During the backup, staff at the traffic-management center in Shoreline decided not to open the high-occupancy lane through Sodo to general traffic, for two reasons, said spokesman Justin Fujioka:

• Transit would be delayed leaving the city, he said.

• Through traffic leaving the I-5 express lanes, which empties into the left-side HOV lane, would converge on stopped traffic, an unsafe situation.

Interstate 5 through most of Seattle really isn’t a standard highway, but a series of viaducts.

Motorists can occasionally hear the clanging as joints loosen, as happened around South Lander Street in late September.
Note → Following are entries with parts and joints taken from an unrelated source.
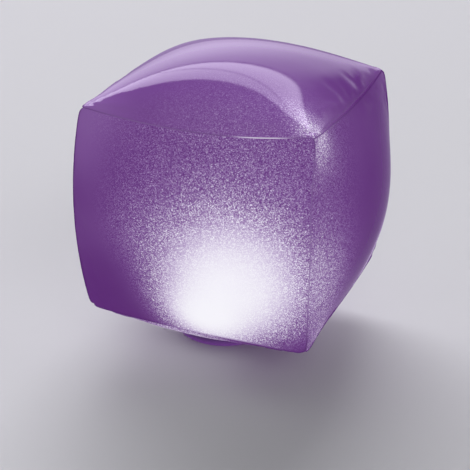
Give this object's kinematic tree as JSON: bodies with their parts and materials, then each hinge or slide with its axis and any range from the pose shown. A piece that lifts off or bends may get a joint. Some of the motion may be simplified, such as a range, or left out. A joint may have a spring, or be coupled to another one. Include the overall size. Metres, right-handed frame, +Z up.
{
  "type": "floating pool light",
  "caption": "Inflatable cube-shaped pool light of frosted glitter film, lit from inside by a removable battery lamp in its base.",
  "frame": {"origin": "under the middle of the cube, on the plane that the underside of the lamp rests on", "axes": "+Z up through the cube, -Y the front wall, +X the right wall, +Y the wall with the inflation valve"},
  "size_m": [0.2298, 0.2298, 0.2378],
  "materials": {
    "film": "frosted translucent purple film with glitter",
    "clear_pvc": "clear soft plastic, lightly tinted",
    "lamp_plastic": "moulded purple plastic, satin",
    "lens": "frosted white, glows when on",
    "seal_rubber": "soft dark purple rubber",
    "white_plastic": "moulded white plastic",
    "board": "green solder mask",
    "emitter": "yellow phosphor under clear resin",
    "black_plastic": "moulded black plastic",
    "cell_jacket": "printed-look sleeve on a metal can, no marks",
    "spring_steel": "nickel-plated steel",
    "wire_jacket": "insulated wire"
  },
  "bodies": {
    "lamp": {"lamp_housing": "lamp_plastic", "lens_dome": "lens", "dome_seal": "seal_rubber", "base_gasket": "seal_rubber", "reflector": "white_plastic", "circuit_board": "board", "led_emitters": "emitter", "controller_chip": "black_plastic", "resistors": "black_plastic", "switch_body": "black_plastic", "button_seal": "seal_rubber", "battery_1": "cell_jacket", "battery_2": "cell_jacket", "battery_3": "cell_jacket", "contact_springs": "spring_steel", "contact_plates": "spring_steel", "battery_leads": "wire_jacket", "door_gasket": "seal_rubber", "board_screws": "spring_steel"},
    "cube": {"top_panel": "film", "front_panel": "film", "back_panel": "film", "left_panel": "film", "right_panel": "film", "bottom_panel": "film", "socket_ring": "clear_pvc", "light_pocket": "clear_pvc", "valve_flange": "clear_pvc"},
    "valve_stem": {"valve_stem": "clear_pvc", "valve_strap": "clear_pvc"},
    "valve_plug": {"valve_plug": "clear_pvc"},
    "valve_flap": {"valve_flap": "clear_pvc"},
    "battery_door": {"battery_door": "lamp_plastic", "door_screws": "spring_steel"},
    "mode_button": {"mode_button": "white_plastic"},
    "switch_plunger": {"switch_plunger": "white_plastic"}
  },
  "joints": [
    {"name": "cube_lift", "type": "slide", "parent": "lamp", "child": "cube", "axis": [0, 0, 1], "range_m": [0, 0.045]},
    {"name": "valve_pull", "type": "slide", "parent": "cube", "child": "valve_stem", "axis": [0, 1, 0], "range_m": [0, 0.009]},
    {"name": "plug_pull", "type": "slide", "parent": "valve_stem", "child": "valve_plug", "axis": [0, 1, 0], "range_m": [0, 0.012]},
    {"name": "flap_swing", "type": "hinge", "parent": "valve_stem", "child": "valve_flap", "pos_m": [0, 0.10699, 0.12862], "axis": [-1, 0, 0], "range_deg": [0, 50]},
    {"name": "door_drop", "type": "slide", "parent": "lamp", "child": "battery_door", "axis": [0, 0, -1], "range_m": [0, 0.025]},
    {"name": "button_press", "type": "slide", "parent": "lamp", "child": "mode_button", "axis": [0, 0, 1], "range_m": [0, 0.0008], "stiffness_N_per_m": 400, "springref_m": -0.002},
    {"name": "plunger_press", "type": "slide", "parent": "lamp", "child": "switch_plunger", "axis": [0, 0, 1], "range_m": [0, 0.00025]}
  ],
  "couplings": [
    {"joint": "plunger_press", "follows": "button_press", "ratio": 0.3}
  ]
}
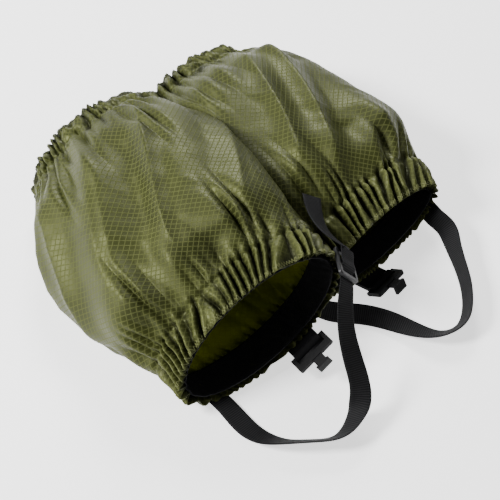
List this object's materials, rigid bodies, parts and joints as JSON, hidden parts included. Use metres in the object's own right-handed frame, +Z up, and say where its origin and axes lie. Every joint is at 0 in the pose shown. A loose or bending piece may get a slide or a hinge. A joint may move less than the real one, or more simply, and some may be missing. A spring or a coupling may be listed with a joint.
{
  "type": "gaiters",
  "caption": "Pair of short elasticated leg gaiters lying down, one leaning on the other, with under-foot webbing straps, slider buckles and lace hooks.",
  "frame": {"origin": "middle of the bounding box at the surface the pair lies on", "axes": "+Z up, +Y along the left leg tube from its hem to its cuff, +X from the left gaiter to the right one"},
  "size_m": [0.3102, 0.3558, 0.0981],
  "materials": {
    "coated_cloth": "glossy coated diamond-check olive cloth",
    "inner_coating": "matt yellow-green coating",
    "black_elastic": "matt woven elastic",
    "black_webbing": "ribbed matt webbing",
    "black_plastic": "satin moulded",
    "stitching": "bar tack"
  },
  "bodies": {
    "right_gaiter": {"right_leg_shell": "coated_cloth", "right_hem_casing": "coated_cloth", "right_hem_elastic": "black_elastic", "right_cuff_casing": "coated_cloth", "right_cuff_elastic": "black_elastic", "right_seam_tape": "inner_coating", "right_buckle": "black_plastic", "right_lace_tab": "black_webbing", "right_tab_tack": "stitching", "right_strap_root": "black_webbing", "right_strap_lead": "black_webbing", "right_buckle_anchor": "black_webbing"},
    "left_gaiter": {"left_leg_shell": "coated_cloth", "left_hem_casing": "coated_cloth", "left_hem_elastic": "black_elastic", "left_cuff_casing": "coated_cloth", "left_cuff_elastic": "black_elastic", "left_seam_tape": "inner_coating", "left_buckle": "black_plastic", "left_lace_tab": "black_webbing", "left_tab_tack": "stitching", "left_strap_root": "black_webbing", "left_strap_lead": "black_webbing", "left_buckle_anchor": "black_webbing"},
    "left_stirrup": {"left_stirrup_strap": "black_webbing"},
    "left_hook": {"left_lace_hook": "black_plastic"},
    "left_tail": {"left_strap_tail": "black_webbing"},
    "right_stirrup": {"right_stirrup_strap": "black_webbing"},
    "right_hook": {"right_lace_hook": "black_plastic"},
    "right_tail": {"right_strap_tail": "black_webbing"}
  },
  "joints": [
    {"name": "left_gaiter_lift", "type": "slide", "parent": "right_gaiter", "child": "left_gaiter", "axis": [0, 0, 1], "range_m": [0, 0.2]},
    {"name": "left_stirrup_swing", "type": "hinge", "parent": "left_gaiter", "child": "left_stirrup", "pos_m": [-0.10745, -0.09517, 0.0034], "axis": [-0.8779, 0.0603, -0.4751], "range_deg": [0, 90]},
    {"name": "right_stirrup_swing", "type": "hinge", "parent": "right_gaiter", "child": "right_stirrup", "pos_m": [0.12755, -0.06967, 0.0195], "axis": [-0.9924, -0.1032, -0.0675], "range_deg": [-75, 0]},
    {"name": "left_hook_tilt", "type": "hinge", "parent": "left_gaiter", "child": "left_hook", "pos_m": [-0.03447, -0.10478, 0.01821], "axis": [0.8949, 0.0109, 0.4462], "range_deg": [-60, 60]},
    {"name": "right_hook_tilt", "type": "hinge", "parent": "right_gaiter", "child": "right_hook", "pos_m": [0.05551, -0.08808, 0.00717], "axis": [0.9748, 0.2127, -0.0672], "range_deg": [-60, 40]},
    {"name": "left_tail_lift", "type": "hinge", "parent": "left_gaiter", "child": "left_tail", "pos_m": [0.02148, -0.08028, 0.06842], "axis": [0.5662, -0.2891, -0.7719], "range_deg": [0, 80]},
    {"name": "right_tail_lift", "type": "hinge", "parent": "right_gaiter", "child": "right_tail", "pos_m": [-0.01446, -0.05812, 0.0178], "axis": [0.5679, 0.0996, 0.817], "range_deg": [0, 8]}
  ]
}
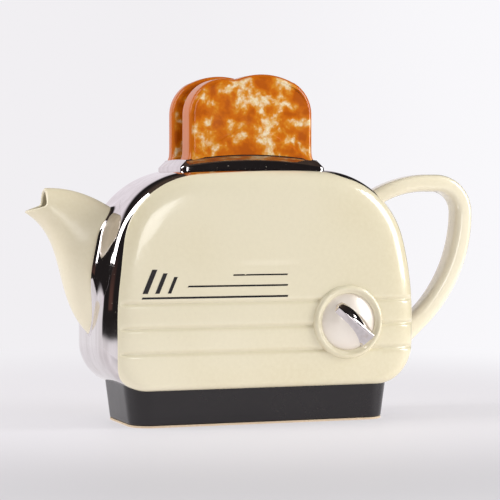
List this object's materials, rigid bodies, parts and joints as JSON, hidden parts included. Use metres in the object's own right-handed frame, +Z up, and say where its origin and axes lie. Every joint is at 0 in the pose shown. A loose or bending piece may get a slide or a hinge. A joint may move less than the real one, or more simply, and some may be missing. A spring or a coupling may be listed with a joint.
{
  "type": "novelty teapot",
  "caption": "Glazed earthenware teapot shaped like a toaster, with spout, handle and a lift-off lid carrying slices of toast.",
  "frame": {"origin": "centre of the flat foot that the pot stands on", "axes": "+Z up, +X from the middle of the pot towards the handle, -Y out of the front panel that carries the dial"},
  "size_m": [0.2873, 0.088, 0.209],
  "materials": {
    "cream_glaze": "glossy cream glaze",
    "lustre": "fired platinum lustre, mirror bright",
    "black_glaze": "satin black glaze",
    "bare_clay": "matt unglazed earthenware",
    "toast_glaze": "glossy mottled brown glaze"
  },
  "bodies": {
    "pot": {"band_shell": "lustre", "front_panel": "cream_glaze", "rear_panel": "cream_glaze", "base_plinth": "black_glaze", "foot": "bare_clay", "spout": "cream_glaze", "handle": "cream_glaze", "dial_bezel": "cream_glaze", "dial_knob": "lustre", "dial_pointer": "lustre"},
    "lid": {"lid_plate": "lustre", "lid_flange": "cream_glaze", "toast_front": "toast_glaze", "toast_rear": "toast_glaze"}
  },
  "joints": [
    {"name": "lid_lift", "type": "slide", "parent": "pot", "child": "lid", "axis": [0, 0, 1], "range_m": [0, 0.05]}
  ]
}
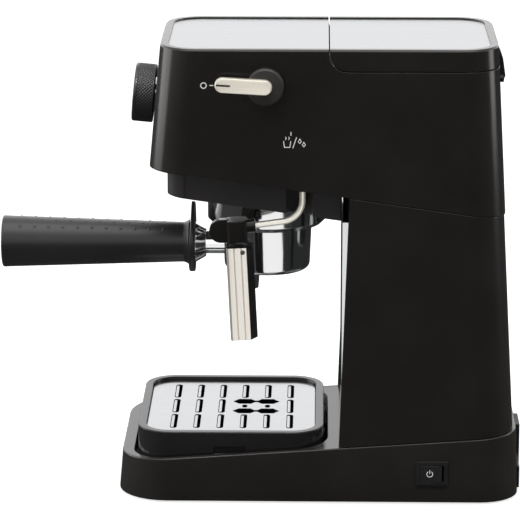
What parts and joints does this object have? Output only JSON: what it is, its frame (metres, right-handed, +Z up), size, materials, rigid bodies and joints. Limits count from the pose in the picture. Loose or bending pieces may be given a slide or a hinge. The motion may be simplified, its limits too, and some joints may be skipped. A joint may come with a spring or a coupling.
{
  "type": "espresso machine",
  "caption": "Slim pump espresso machine: raked black head over a steel-faced column, lever-handled portafilter, swinging steam wand with froth sleeve, lift-out drip tray and rear water tank.",
  "frame": {"origin": "on the table at the centre of the base footprint", "axes": "+Z up; -X is the front, where the handle points; the steam wand is on the -Y side"},
  "size_m": [0.3607, 0.1542, 0.3115],
  "materials": {
    "black_shell": "fine satin texture",
    "dark_plastic": "satin",
    "pod_plastic": "fine satin texture",
    "rubber": "matt",
    "gasket_rubber": "matt",
    "zinc": "zinc plated",
    "switch_plastic": "gloss",
    "circuit_board": "solder mask",
    "polished_steel": "polished",
    "brushed_plate": "brushed",
    "cast_metal": "cast",
    "chrome": "mirror",
    "basket_steel": "satin",
    "ceramic": "satin",
    "brass": "machined",
    "dial_plastic": "satin",
    "lever_metal": "pale satin",
    "knob_plastic": "knurled",
    "lens_white": "gloss",
    "tank_plastic": "smoky clear plastic",
    "hinge_plastic": "satin",
    "white_plastic": "satin",
    "coil_steel": "zinc plated",
    "hose_silicone": "translucent silicone",
    "pipe_steel": "satin",
    "wand_plastic": "satin",
    "sleeve_steel": "satin",
    "spout_plastic": "gloss",
    "handle_plastic": "satin with raised pips",
    "tray_gloss": "high gloss",
    "grid_steel": "polished"
  },
  "bodies": {
    "casing": {"base_shell": "black_shell", "base_plate": "dark_plastic", "rubber_feet": "rubber", "base_screws": "zinc", "switch_frame": "switch_plastic", "cord_gland": "dark_plastic", "control_board": "circuit_board", "column_shell": "black_shell", "column_front_panel": "polished_steel", "head_shell": "black_shell", "head_top_plate": "brushed_plate", "head_floor": "dark_plastic", "group_pod": "pod_plastic", "group_head": "cast_metal", "group_collar": "chrome", "group_gasket": "gasket_rubber", "shower_screen": "basket_steel", "screen_screw": "zinc", "group_bolts": "zinc", "thermoblock": "cast_metal", "thermostat": "ceramic", "steam_valve_body": "brass", "selector_switch": "dark_plastic", "ready_lens": "lens_white", "tank_seat": "dark_plastic", "tank_seal": "gasket_rubber", "pump_bracket": "cast_metal", "pump_coil": "coil_steel", "pump_core": "white_plastic", "pump_mounts": "rubber", "suction_hose": "hose_silicone", "pressure_hose": "hose_silicone", "steam_tube": "basket_steel", "wand_bush": "dark_plastic"},
    "rocker": {"power_rocker": "switch_plastic"},
    "lever": {"steam_valve_stem": "zinc", "steam_dial": "dial_plastic", "steam_lever": "lever_metal"},
    "knob": {"knob_shaft": "zinc", "selector_knob": "knob_plastic"},
    "tank": {"water_tank": "tank_plastic", "hinge_block": "hinge_plastic", "hinge_pin": "zinc", "tank_valve": "white_plastic"},
    "lid": {"lid_shell": "black_shell", "lid_top_plate": "brushed_plate"},
    "portafilter": {"portafilter_bowl": "chrome", "portafilter_spout": "spout_plastic", "filter_basket": "basket_steel", "handle_ferrule": "chrome", "handle_stud": "zinc", "portafilter_handle": "handle_plastic"},
    "wand": {"steam_pipe": "pipe_steel", "wand_joint": "wand_plastic", "wand_nozzle": "basket_steel"},
    "froth_sleeve": {"sleeve_shell": "sleeve_steel", "sleeve_core": "wand_plastic", "sleeve_rivet": "zinc"},
    "tray": {"drip_tray": "tray_gloss"},
    "grid": {"drip_grid": "grid_steel"}
  },
  "joints": [
    {"name": "power_rock", "type": "hinge", "parent": "casing", "child": "rocker", "pos_m": [0.0762, -0.07212, 0.0215], "axis": [0, 0.0349, 0.9994], "range_deg": [0, 14]},
    {"name": "steam_turn", "type": "hinge", "parent": "casing", "child": "lever", "pos_m": [-0.0373, -0.06585, 0.2872], "axis": [0, -0.9994, 0.0349], "range_deg": [0, 118]},
    {"name": "selector_turn", "type": "hinge", "parent": "casing", "child": "knob", "pos_m": [-0.11207, 0, 0.2687], "axis": [-0.9957, 0, 0.0924], "range_deg": [-60, 60]},
    {"name": "tank_lift", "type": "slide", "parent": "casing", "child": "tank", "axis": [0, 0, 1], "range_m": [0, 0.15]},
    {"name": "lid_hinge", "type": "hinge", "parent": "tank", "child": "lid", "pos_m": [0.12223, 0, 0.2842], "axis": [0, 1, 0], "range_deg": [0, 95]},
    {"name": "portafilter_turn", "type": "hinge", "parent": "casing", "child": "portafilter", "pos_m": [-0.0372, 0, 0.185], "axis": [0, 0, 1], "range_deg": [-45, 0]},
    {"name": "wand_swing", "type": "hinge", "parent": "casing", "child": "wand", "pos_m": [-0.0125, -0.0585, 0.22], "axis": [0, 0, 1], "range_deg": [0, 80]},
    {"name": "sleeve_pull", "type": "slide", "parent": "wand", "child": "froth_sleeve", "axis": [0.0506, 0, -0.9987], "range_m": [0, 0.062]},
    {"name": "tray_lift", "type": "slide", "parent": "casing", "child": "tray", "axis": [0, 0, 1], "range_m": [0, 0.035]},
    {"name": "grid_lift", "type": "slide", "parent": "tray", "child": "grid", "axis": [0, 0, 1], "range_m": [0, 0.025]}
  ]
}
Johnson said crews do visit the road decks overnight in response to citizen tips.

Johnson said crews have been responding to “one-off” joint problems, and Wednesday’s crack will be documented.

A major project is under way to replace 41 leaky expansion joints over Union, Steamboat and Ebey sloughs, between Everett and Marysville.

Washington lawmakers just approved an 11.9-cent increase in the state gas tax, of which the first 7 cents took effect Aug. 1, providing new money including the $1.2 billion maintenance fund.

Back in 2008, WSDOT estimated it needed $2 billion to rebuild I-5 decks and ramps, but lawmakers this year didn’t provide that, even while funding expansions of Highways 167, 405, 509 and others.

King said Seattle gets its fair share because of the floating-bridge and tunnel projects. Gas-tax money needs to be distributed statewide, he said.

“These are decisions that we make. Some may be right, some may be wrong,” he said.

If drivers see a popped-up expansion joint or any objects blocking a freeway, WSDOT encourages them to call 911.